Data shown
■ ■ ■ ■
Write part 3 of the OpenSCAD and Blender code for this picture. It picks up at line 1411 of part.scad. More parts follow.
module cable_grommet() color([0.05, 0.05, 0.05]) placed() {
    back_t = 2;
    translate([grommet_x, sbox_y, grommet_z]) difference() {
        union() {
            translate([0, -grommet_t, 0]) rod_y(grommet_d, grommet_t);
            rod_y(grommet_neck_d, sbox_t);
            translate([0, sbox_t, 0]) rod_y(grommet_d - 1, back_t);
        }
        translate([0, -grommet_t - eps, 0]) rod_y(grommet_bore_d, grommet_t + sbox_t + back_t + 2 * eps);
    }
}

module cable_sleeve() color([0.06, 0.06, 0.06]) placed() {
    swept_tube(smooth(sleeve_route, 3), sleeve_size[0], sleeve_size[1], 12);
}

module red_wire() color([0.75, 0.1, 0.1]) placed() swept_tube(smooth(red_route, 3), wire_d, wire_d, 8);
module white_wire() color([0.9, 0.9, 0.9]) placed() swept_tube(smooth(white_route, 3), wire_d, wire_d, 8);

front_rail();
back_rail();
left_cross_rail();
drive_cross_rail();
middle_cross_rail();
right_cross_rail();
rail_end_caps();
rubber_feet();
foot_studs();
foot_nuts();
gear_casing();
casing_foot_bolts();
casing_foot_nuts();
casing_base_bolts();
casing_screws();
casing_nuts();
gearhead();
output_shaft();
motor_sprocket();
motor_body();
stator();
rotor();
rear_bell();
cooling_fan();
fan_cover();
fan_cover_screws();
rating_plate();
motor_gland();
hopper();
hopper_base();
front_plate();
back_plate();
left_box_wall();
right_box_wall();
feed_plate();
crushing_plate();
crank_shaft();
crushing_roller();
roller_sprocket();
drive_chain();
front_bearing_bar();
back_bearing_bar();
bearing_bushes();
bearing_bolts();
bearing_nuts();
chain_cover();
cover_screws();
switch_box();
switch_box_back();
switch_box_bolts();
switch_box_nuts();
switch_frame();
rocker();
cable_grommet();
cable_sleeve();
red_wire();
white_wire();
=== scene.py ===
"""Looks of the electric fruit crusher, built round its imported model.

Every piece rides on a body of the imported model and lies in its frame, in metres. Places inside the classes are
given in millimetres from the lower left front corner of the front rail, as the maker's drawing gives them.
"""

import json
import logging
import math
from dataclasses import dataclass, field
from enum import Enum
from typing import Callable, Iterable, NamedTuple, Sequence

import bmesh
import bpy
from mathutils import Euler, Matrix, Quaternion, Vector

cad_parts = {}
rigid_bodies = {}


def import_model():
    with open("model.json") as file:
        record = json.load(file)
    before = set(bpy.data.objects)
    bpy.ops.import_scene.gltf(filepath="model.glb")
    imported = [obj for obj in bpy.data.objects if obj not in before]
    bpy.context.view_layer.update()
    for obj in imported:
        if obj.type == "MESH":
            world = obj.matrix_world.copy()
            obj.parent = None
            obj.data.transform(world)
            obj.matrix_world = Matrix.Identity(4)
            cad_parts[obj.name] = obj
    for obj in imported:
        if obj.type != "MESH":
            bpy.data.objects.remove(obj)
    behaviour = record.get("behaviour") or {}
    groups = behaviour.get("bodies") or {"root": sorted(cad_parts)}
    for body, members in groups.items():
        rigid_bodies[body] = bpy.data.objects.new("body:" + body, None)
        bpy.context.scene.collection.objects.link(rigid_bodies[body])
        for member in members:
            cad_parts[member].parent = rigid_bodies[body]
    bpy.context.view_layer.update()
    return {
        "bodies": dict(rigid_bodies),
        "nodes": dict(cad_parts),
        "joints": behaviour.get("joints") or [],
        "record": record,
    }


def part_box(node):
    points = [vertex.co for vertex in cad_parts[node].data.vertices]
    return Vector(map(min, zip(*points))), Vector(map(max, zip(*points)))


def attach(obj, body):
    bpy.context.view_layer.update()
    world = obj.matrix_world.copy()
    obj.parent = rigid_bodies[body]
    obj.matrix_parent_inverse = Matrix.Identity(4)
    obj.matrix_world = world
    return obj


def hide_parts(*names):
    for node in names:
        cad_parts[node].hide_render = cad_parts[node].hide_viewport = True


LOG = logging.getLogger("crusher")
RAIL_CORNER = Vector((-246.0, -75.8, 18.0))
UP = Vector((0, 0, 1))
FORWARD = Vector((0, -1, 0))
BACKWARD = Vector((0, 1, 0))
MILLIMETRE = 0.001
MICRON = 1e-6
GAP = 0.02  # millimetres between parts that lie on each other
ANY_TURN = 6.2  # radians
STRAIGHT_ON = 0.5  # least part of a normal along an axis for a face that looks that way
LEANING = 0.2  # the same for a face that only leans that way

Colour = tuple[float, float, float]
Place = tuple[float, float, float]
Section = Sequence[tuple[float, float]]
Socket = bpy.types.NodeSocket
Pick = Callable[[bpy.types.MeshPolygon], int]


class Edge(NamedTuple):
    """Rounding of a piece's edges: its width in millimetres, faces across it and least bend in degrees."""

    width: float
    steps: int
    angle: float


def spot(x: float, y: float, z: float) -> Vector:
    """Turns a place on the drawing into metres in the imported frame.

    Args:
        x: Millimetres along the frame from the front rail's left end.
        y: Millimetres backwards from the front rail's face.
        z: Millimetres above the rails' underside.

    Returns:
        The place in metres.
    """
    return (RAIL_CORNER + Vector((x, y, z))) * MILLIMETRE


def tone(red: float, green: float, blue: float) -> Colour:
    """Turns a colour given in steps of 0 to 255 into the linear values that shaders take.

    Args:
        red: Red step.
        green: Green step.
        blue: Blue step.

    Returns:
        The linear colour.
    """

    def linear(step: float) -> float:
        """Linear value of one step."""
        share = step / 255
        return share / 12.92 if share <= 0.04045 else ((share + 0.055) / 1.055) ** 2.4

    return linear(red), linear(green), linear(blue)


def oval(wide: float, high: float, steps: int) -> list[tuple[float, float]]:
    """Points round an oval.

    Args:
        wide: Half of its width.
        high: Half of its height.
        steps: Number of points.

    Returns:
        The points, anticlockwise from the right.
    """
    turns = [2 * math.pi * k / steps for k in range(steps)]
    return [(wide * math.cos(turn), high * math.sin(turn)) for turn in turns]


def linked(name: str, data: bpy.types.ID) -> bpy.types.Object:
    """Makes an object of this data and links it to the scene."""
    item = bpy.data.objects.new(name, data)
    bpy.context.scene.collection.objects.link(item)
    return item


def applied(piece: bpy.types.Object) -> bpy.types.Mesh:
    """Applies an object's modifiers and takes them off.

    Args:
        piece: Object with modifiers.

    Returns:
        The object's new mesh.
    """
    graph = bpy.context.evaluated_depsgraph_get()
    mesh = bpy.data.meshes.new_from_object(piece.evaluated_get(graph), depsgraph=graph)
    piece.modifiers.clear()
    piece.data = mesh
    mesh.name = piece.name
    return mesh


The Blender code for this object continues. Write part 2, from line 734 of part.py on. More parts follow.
■ ■ ■ ■
Exercise prompt
Above are the records; from them, give again exactly the lines from the one containing "front_rail();" to the one containing "imported = [obj", both lines included, and nothing more.

Result of the exercise
front_rail();
back_rail();
left_cross_rail();
drive_cross_rail();
middle_cross_rail();
right_cross_rail();
rail_end_caps();
rubber_feet();
foot_studs();
foot_nuts();
gear_casing();
casing_foot_bolts();
casing_foot_nuts();
casing_base_bolts();
casing_screws();
casing_nuts();
gearhead();
output_shaft();
motor_sprocket();
motor_body();
stator();
rotor();
rear_bell();
cooling_fan();
fan_cover();
fan_cover_screws();
rating_plate();
motor_gland();
hopper();
hopper_base();
front_plate();
back_plate();
left_box_wall();
right_box_wall();
feed_plate();
crushing_plate();
crank_shaft();
crushing_roller();
roller_sprocket();
drive_chain();
front_bearing_bar();
back_bearing_bar();
bearing_bushes();
bearing_bolts();
bearing_nuts();
chain_cover();
cover_screws();
switch_box();
switch_box_back();
switch_box_bolts();
switch_box_nuts();
switch_frame();
rocker();
cable_grommet();
cable_sleeve();
red_wire();
white_wire();
=== scene.py ===
"""Looks of the electric fruit crusher, built round its imported model.

Every piece rides on a body of the imported model and lies in its frame, in metres. Places inside the classes are
given in millimetres from the lower left front corner of the front rail, as the maker's drawing gives them.
"""

import json
import logging
import math
from dataclasses import dataclass, field
from enum import Enum
from typing import Callable, Iterable, NamedTuple, Sequence

import bmesh
import bpy
from mathutils import Euler, Matrix, Quaternion, Vector

cad_parts = {}
rigid_bodies = {}


def import_model():
    with open("model.json") as file:
        record = json.load(file)
    before = set(bpy.data.objects)
    bpy.ops.import_scene.gltf(filepath="model.glb")
    imported = [obj for obj in bpy.data.objects if obj not in before]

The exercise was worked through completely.